The Three Principles That Actually Matter
You can’t just buy a planner and expect this to work. Moran talks about three core principles that underpin the whole thing:
- Accountability: This isn't about being yelled at by a boss. It’s "ownership." It is the willingness to own your actions and your results, regardless of the circumstances. No excuses about the economy or the weather.
- Commitment: This is about keeping promises to yourself. Moran argues that most of us are great at keeping promises to others but terrible at keeping them to the person in the mirror.
- Greatness in the Moment: Success isn't a future event. It’s the result of the choice you make right now. Are you going to do the work, or are you going to scroll on your phone?
How to Actually Build Your 12 Week Plan
Don't overcomplicate this. Most people fail because they try to change 50 things at once.
You need a compelling vision first. If you don’t know why you’re pushing yourself so hard, you’ll quit by Week 3 when the "informed pessimism" kicks in. Moran suggests a three-tier vision: your long-term life aspirations, a three-year plan, and then finally, what you’re going to do in the next 12 weeks to get there.
Pick Two or Three Goals
Seriously. Just two or three. If you pick five, you’re dead in the water. These goals need to be SMART—Specific, Measurable, Achievable, Relevant, and Time-bound.
Instead of saying "I want to grow my business," you say "I will sign 5 new clients at a $2,000 retainer by Week 12."
Tactics are the Secret Sauce
A goal without tactics is just a wish. For every goal, you need the specific daily and weekly actions required to hit it. If the goal is 5 new clients, the tactics might be:
- Send 10 personalized cold emails every Monday-Thursday.
- Attend one networking event per week.
- Follow up with 5 old leads every Friday.
Notice these are lead indicators. You can control your emails; you can't strictly "control" the client saying yes.

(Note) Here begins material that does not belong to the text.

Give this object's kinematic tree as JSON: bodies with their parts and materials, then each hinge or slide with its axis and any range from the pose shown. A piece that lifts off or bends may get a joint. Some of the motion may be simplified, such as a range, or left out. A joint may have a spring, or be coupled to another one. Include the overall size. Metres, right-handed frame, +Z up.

The Brian P Moran 12 Week Year focuses heavily on the lead indicators because that’s where the execution happens.
The Scorecard: Facing the Brutal Truth
This is the part everyone hates. You have to score yourself. Every week, you look at your tactics and see what percentage you actually completed.
If you had 10 tactics and did 8 of them, your score is 80%.

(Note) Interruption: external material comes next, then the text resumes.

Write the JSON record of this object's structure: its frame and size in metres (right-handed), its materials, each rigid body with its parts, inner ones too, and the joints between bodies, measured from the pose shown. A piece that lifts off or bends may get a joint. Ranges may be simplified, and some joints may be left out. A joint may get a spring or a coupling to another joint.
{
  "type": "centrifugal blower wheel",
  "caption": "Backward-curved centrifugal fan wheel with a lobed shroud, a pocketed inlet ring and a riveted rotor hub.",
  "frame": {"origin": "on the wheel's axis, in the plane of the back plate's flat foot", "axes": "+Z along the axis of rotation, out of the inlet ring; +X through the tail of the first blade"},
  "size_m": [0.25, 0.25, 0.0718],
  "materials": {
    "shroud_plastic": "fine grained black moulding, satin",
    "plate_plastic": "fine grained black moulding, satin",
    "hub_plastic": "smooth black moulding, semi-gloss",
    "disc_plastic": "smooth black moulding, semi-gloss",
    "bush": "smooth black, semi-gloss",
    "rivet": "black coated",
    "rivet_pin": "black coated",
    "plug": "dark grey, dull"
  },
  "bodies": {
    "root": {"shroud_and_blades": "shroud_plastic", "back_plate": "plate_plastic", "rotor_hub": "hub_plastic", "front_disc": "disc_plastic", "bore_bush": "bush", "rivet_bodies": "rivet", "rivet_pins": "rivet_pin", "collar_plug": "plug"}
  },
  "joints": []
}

Moran’s "magic number" is 85%. If you hit 85% of your tactics, you will almost certainly reach your goals. It’s surprisingly liberating. You don't have to be perfect; you just have to be 85% consistent.
Most people realize they’re actually operating at about 30% or 40% when they first start. It’s a gut punch. But as the saying goes, "what gets measured gets managed." You can't fix a performance gap you don't acknowledge.

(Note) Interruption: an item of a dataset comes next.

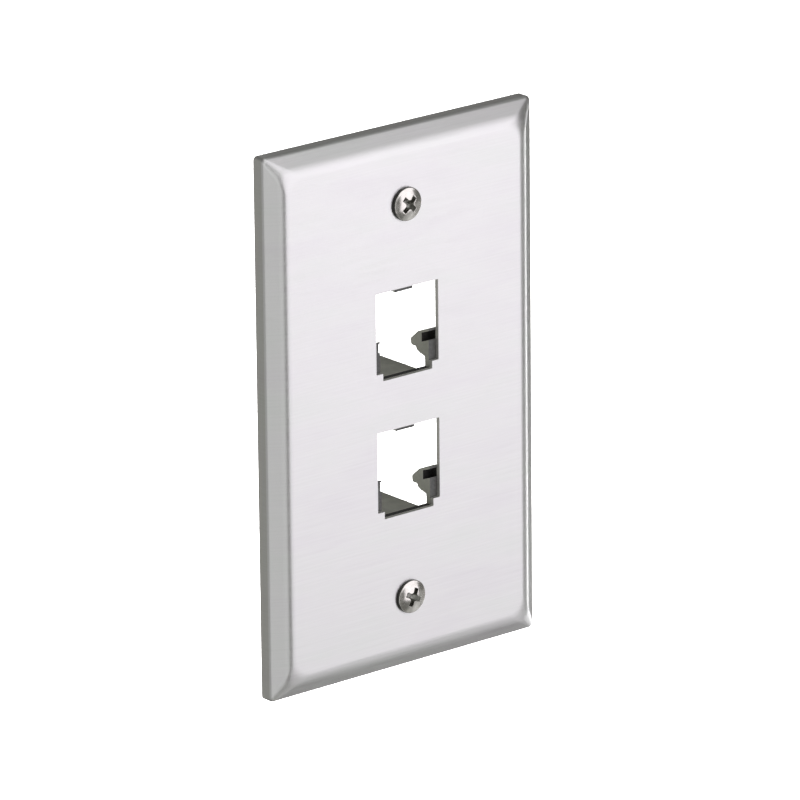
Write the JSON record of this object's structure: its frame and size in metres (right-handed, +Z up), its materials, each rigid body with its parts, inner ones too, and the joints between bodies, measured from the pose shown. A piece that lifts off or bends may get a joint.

Mastering Your Time with Performance Blocks
You can't do this work in the gaps between meetings. The 12 Week Year uses a specific time-blocking method to protect your energy.
- Strategic Blocks: 3 hours of uninterrupted time once a week. No email. No Slack. Just deep work on your 12-week goals.
- Buffer Blocks: 30 to 60 minutes once or twice a day to handle the "low-value" stuff like emails, phone calls, and administrative tasks.
- Breakout Blocks: 3 hours of free time during work hours. This sounds counterintuitive, but it’s for recharging. If you don't step away, you'll burn out by Week 6.
Common Pitfalls and Why It Fails
Look, this isn't a magic wand. I've seen plenty of people try this and drop it within a month. Usually, it's because they treated it like a "to-do list" rather than an execution system.
Another big one? The Valley of Despair. This usually hits around Week 4 or 5. The excitement of the new "year" has worn off, and you realize how much work is actually involved. This is where the vision comes in. If your "why" isn't strong enough, you’ll revert to your old annualized habits.
Also, don't try to "catch up." If you have a bad week, you don't double the work next week. You just start fresh and aim for that 85%. The system is designed to be a marathon of sprints, not a death march.
Starting Your First 12 Week Cycle
If you're ready to actually try the Brian P Moran 12 Week Year, don't wait for Monday.
- Write down your 3-year vision. What does your life look like if everything goes right? Be specific about your health, your bank account, and your relationships.
- Set two goals for the next 12 weeks. Make them a "meaningful stretch." If it's too easy, you won't feel the urgency.
- List your tactics. What are the 3-5 things you must do every week to make those goals happen?
- Find a WAM. That’s a Weekly Accountability Meeting. Find one or two friends, spend 15 minutes on Monday morning sharing your score from last week and your plan for this week.
Execution is the only thing that separates where you are from where you want to be. The 12-month calendar is just a suggestion—your year starts whenever you decide it does.
Next Steps for Implementation:
- Create your first weekly scorecard using a simple spreadsheet or a piece of paper.
- Schedule your first 3-hour Strategic Block for later this week to map out your full 12-week tactics.
- Identify one "Keystone Action"—the single most important thing you can do—and commit to doing it daily for the next 5 days.